25. A switching system as defined in claim 23 wherein: said counting circuit means provides said scanning signals at a sufficiently rapid repetition rate so that said switching means do not respond to the scanning signal from said counting circuit means until the counting circuit means is stopped.

26. A switching system for effecting interconnection of circuits through a switching network comprising: a multistage network including a plurality of matrix stages interconnected to provide plural control paths and plural holding paths between circuits connected to opposite ends of the network, wherein each stage is divided into a plurality of separate matrix groups, wherein each matrix group includes a plurality of crosspoint relays arranged to form a matrix switch, wherein each relay includes a hold winding connection in series with contacts of the relay and includes a control winding, with the control windings of each relay being connected in the control paths, and the hold windings of each relay being connected through the series contacts in corresponding holding paths, and wherein two stages at each opposite end of the multistage network are interconnected to form two group of a plurality of individual two stage networks, each group being at opposite ends of the network; means for selectively marking circuits connected to the matrix groups in the stages at opposite ends of the network; detection means sequentially scanning the individual holding path connections to the two stage network connected to a marked circuit at one end of the multistage network and simultaneously therewith sequentially scanning the individual holding path connections to the two stage network connected to a marked circuit at the other end of the multistage network, so that the busy-free condition of the link interconnections that define separate paths through the multistage network for interconnecting the marked circuits are sequentially detected, and circuit means, responsive to the simultaneous detection of free holding path connections to each two stage networks at opposite ends of the multistage network defining a free path through the multistage network between marked circuits, for completing the interconneCtion through the multistage network including the free path.

27. A switching system as defined in claim 26 wherein said circuit means includes: a plurality of switch means, a separate switch means for each of the two stage networks in at least one of said groups of two stage networks, and wherein separate ones of said switch means are connected in series with said control path link connections to said at least one of said groups of the two stage networks, and means for applying enabling signals synchronized to said detection means to selected switch means included in control paths for interconnecting the marked circuits at a rate insufficient to permit enabling of said switch means, and when a free path is detected to apply an enabling signal to said switch means in the control path of a detected free path for a sufficient period of time to complete a connection through the network between marked circuits at opposite ends of said network.

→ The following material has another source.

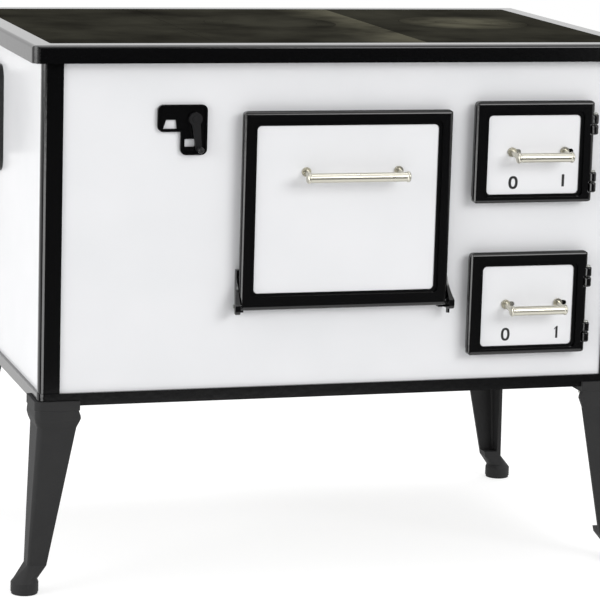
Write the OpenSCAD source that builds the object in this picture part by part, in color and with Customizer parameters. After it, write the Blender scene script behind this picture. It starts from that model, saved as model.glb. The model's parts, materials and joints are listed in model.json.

28. A switching system as defined in claim 26 wherein said circuit means includes: a plurality of switch means, a separate switch means for each of the two stage network in at least one of said groups of two stage networks, and wherein separate ones of said switch means are connected in series with said control path connections to said at least one of said groups of the two stage networks; means for sequentially applying a first signal synchronized to said detection means to selected switch means included in control paths for interconnecting the marked circuits, and when a free path is detected for applying a continuous signal to the switch means in the control path of said detected free path, and means for applying a second signal to the switch means in said free path when a free path is detected so that said switch means in said detected free path is actuated by the simultaneous presence of said first and second signals to complete a connection between marked circuits on opposite ends of said network.